Restate the opening lines of the material below word for word, stopping after the line that contains "turned(name, profile, start, way, COPPER, closed=True)".

[BEGIN Source excerpt]

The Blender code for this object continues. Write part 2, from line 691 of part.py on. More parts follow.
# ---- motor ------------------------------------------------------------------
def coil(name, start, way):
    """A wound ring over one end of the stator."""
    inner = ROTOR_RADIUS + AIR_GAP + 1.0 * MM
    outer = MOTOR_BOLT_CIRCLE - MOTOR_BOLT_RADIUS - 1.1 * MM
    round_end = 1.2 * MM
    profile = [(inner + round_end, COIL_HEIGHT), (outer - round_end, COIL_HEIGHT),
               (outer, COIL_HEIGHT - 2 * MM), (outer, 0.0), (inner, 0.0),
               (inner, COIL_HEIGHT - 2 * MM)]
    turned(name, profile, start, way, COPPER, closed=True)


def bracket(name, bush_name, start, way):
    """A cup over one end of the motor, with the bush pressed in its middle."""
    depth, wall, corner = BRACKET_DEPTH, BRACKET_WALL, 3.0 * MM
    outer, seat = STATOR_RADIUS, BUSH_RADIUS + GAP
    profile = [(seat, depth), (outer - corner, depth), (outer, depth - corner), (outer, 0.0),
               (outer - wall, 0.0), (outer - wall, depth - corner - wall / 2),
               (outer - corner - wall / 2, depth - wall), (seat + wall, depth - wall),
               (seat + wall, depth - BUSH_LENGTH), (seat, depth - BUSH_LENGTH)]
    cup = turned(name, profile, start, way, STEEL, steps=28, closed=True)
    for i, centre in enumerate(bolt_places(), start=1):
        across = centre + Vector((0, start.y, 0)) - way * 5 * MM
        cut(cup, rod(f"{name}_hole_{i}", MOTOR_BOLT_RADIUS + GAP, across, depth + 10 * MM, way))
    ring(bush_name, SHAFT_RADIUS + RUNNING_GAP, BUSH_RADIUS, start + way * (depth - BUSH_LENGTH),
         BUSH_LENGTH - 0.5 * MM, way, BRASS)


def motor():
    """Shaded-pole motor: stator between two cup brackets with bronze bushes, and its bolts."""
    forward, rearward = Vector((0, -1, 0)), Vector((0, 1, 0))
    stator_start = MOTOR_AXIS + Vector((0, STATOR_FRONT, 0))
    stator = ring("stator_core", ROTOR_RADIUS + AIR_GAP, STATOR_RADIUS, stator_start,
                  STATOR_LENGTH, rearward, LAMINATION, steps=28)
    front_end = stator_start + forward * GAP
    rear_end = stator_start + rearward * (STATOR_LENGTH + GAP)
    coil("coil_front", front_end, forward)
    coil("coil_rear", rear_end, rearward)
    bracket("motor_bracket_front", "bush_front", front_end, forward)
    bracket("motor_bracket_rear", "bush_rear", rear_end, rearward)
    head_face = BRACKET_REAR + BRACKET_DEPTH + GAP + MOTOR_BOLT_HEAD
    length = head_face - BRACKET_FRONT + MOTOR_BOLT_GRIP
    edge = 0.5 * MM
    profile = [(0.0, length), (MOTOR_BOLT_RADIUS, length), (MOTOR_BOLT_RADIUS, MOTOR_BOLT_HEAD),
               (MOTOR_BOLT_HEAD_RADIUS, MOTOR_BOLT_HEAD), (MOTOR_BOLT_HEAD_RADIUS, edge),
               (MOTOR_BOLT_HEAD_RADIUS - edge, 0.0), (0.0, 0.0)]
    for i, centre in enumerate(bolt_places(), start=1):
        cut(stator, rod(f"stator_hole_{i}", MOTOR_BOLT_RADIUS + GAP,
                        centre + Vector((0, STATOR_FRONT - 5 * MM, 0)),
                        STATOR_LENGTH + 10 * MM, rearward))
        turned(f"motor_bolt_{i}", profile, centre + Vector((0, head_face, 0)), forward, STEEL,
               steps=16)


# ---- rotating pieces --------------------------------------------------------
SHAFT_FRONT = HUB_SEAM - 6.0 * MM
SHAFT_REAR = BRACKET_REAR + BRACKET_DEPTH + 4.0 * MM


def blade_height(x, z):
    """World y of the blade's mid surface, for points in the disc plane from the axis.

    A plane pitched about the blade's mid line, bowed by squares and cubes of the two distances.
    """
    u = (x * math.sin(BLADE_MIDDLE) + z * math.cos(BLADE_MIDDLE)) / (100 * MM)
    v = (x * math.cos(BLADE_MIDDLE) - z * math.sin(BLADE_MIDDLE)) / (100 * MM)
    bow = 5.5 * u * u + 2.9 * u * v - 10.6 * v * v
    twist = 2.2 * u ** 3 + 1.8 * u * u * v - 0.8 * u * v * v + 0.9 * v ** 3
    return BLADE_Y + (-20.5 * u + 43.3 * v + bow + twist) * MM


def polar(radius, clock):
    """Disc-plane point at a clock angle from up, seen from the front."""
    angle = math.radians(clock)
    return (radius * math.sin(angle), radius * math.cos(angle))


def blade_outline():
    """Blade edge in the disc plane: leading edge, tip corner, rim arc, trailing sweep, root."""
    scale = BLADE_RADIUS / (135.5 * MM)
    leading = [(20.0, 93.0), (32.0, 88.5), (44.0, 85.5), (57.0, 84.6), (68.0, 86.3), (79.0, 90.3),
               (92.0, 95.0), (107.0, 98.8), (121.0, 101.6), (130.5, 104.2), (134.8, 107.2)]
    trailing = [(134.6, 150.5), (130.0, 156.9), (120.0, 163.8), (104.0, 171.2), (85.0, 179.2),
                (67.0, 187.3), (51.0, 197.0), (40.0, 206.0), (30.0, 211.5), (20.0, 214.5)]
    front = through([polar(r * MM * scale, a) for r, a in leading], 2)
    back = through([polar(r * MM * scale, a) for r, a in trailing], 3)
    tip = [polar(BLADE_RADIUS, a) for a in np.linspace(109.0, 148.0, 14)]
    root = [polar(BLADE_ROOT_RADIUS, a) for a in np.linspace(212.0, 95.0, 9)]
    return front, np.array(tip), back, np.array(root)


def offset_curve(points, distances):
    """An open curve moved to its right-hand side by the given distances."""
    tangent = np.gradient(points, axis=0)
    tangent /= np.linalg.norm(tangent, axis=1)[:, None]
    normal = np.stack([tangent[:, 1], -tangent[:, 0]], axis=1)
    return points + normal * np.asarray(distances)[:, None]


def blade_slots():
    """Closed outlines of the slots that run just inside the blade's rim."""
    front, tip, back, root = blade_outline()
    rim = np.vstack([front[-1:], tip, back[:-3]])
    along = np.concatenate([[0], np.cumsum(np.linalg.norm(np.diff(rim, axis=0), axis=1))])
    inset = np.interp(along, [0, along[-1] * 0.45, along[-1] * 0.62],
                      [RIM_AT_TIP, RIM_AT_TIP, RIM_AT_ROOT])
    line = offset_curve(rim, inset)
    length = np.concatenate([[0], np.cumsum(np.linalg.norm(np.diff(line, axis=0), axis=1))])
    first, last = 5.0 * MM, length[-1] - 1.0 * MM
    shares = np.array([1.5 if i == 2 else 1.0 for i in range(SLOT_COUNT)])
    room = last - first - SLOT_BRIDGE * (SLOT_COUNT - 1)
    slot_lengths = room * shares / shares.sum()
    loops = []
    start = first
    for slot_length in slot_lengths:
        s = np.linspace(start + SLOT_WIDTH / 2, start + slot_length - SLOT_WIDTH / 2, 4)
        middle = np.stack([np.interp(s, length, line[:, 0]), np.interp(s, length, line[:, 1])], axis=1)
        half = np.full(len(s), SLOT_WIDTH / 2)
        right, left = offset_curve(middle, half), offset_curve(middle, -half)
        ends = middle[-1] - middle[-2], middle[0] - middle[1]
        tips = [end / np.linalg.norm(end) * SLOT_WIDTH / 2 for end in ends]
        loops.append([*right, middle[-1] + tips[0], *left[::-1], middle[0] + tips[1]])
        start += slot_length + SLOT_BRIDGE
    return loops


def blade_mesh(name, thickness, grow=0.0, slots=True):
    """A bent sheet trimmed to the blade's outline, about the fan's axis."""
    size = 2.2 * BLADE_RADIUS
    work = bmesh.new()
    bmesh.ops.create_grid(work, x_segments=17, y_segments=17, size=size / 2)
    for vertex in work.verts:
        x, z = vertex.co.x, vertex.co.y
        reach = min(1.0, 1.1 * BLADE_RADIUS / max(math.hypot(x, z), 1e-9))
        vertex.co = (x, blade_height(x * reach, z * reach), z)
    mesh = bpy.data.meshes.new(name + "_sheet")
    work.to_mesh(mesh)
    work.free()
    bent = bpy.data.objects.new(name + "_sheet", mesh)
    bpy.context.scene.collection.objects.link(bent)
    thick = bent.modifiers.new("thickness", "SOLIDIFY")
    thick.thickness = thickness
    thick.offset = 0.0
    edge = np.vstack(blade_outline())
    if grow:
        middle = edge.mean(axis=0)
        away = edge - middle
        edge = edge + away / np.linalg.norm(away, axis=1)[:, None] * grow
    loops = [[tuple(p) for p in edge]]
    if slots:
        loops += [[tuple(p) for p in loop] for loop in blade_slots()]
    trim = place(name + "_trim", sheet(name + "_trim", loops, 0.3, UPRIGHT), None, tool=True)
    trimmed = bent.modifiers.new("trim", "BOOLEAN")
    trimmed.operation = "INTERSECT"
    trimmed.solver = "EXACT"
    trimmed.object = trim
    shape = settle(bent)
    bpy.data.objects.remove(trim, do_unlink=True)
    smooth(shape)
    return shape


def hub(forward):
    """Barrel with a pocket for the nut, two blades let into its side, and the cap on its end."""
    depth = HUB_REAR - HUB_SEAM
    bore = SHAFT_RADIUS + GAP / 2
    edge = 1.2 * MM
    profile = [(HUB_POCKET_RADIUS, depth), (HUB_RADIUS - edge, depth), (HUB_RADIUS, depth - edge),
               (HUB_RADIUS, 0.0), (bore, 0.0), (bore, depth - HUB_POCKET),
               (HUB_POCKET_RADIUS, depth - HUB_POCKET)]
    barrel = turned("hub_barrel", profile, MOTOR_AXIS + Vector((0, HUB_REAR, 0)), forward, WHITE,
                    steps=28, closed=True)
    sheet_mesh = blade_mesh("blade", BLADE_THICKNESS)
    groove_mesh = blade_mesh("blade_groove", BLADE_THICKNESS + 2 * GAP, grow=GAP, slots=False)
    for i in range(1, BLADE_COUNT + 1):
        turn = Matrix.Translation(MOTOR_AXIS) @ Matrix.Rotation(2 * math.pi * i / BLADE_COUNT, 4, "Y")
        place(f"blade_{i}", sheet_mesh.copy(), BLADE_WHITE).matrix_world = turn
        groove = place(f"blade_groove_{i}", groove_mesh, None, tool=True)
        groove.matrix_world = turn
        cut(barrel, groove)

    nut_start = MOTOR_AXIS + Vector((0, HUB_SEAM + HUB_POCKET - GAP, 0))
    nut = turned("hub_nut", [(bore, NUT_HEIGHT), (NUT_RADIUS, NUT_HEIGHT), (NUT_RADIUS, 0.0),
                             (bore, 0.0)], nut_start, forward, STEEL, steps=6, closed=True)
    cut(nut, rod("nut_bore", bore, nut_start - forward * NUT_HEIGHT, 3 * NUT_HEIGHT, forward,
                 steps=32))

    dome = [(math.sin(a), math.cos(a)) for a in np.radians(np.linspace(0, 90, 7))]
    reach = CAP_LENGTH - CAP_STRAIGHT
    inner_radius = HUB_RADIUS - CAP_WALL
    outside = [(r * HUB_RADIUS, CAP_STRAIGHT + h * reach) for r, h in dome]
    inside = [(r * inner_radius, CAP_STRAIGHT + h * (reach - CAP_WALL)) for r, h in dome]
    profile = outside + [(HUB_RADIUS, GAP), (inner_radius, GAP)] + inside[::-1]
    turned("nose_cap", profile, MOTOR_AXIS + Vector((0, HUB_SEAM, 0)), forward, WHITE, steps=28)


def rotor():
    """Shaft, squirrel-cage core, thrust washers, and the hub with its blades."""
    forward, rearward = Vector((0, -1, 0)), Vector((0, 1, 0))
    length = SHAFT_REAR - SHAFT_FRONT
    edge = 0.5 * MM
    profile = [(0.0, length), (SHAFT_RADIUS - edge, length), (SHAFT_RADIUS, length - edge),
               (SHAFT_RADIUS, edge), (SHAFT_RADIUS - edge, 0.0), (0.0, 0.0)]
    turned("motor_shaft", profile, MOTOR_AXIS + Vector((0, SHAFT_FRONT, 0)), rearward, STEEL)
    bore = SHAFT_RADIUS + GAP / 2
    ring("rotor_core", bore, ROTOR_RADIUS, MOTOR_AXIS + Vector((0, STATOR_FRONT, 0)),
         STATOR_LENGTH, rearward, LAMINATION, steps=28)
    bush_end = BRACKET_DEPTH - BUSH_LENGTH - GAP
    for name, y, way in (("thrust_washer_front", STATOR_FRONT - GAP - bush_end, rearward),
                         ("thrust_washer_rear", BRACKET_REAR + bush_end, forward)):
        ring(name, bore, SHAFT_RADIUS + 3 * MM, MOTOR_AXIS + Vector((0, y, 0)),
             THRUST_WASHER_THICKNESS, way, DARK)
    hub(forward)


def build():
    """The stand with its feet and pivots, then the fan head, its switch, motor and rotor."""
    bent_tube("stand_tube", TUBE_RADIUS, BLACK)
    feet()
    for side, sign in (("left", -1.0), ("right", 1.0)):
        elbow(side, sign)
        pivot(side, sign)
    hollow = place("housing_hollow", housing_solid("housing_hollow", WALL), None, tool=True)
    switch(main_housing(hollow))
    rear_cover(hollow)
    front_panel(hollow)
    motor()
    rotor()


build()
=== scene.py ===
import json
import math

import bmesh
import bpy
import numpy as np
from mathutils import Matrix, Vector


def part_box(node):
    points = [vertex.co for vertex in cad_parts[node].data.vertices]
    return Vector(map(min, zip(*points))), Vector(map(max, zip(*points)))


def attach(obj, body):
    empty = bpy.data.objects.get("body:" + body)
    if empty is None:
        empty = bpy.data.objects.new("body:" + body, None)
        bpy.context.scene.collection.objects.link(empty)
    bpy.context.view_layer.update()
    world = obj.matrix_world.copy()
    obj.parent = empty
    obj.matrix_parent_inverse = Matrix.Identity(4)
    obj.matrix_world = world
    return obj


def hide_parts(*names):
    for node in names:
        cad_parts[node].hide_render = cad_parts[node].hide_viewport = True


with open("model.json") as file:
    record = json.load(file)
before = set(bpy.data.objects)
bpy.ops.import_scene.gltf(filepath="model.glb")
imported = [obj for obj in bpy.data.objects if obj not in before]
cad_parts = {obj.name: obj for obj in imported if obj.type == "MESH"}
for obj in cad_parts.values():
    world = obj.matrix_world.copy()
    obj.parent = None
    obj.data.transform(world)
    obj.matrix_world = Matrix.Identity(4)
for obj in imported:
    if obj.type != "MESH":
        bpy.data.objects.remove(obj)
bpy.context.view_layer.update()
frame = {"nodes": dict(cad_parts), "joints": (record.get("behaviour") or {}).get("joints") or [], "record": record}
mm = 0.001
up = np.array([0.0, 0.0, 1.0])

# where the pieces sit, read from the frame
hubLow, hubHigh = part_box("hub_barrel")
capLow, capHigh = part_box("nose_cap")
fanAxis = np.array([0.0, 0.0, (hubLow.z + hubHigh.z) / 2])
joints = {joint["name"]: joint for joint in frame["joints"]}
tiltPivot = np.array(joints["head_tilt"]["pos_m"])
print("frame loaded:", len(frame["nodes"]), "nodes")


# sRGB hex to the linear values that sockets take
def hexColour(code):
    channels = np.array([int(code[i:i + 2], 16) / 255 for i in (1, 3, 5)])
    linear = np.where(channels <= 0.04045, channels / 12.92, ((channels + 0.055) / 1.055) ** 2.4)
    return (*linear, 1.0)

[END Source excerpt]

▸ **The response**
The Blender code for this object continues. Write part 2, from line 691 of part.py on. More parts follow.
# ---- motor ------------------------------------------------------------------
def coil(name, start, way):
    """A wound ring over one end of the stator."""
    inner = ROTOR_RADIUS + AIR_GAP + 1.0 * MM
    outer = MOTOR_BOLT_CIRCLE - MOTOR_BOLT_RADIUS - 1.1 * MM
    round_end = 1.2 * MM
    profile = [(inner + round_end, COIL_HEIGHT), (outer - round_end, COIL_HEIGHT),
               (outer, COIL_HEIGHT - 2 * MM), (outer, 0.0), (inner, 0.0),
               (inner, COIL_HEIGHT - 2 * MM)]
    turned(name, profile, start, way, COPPER, closed=True)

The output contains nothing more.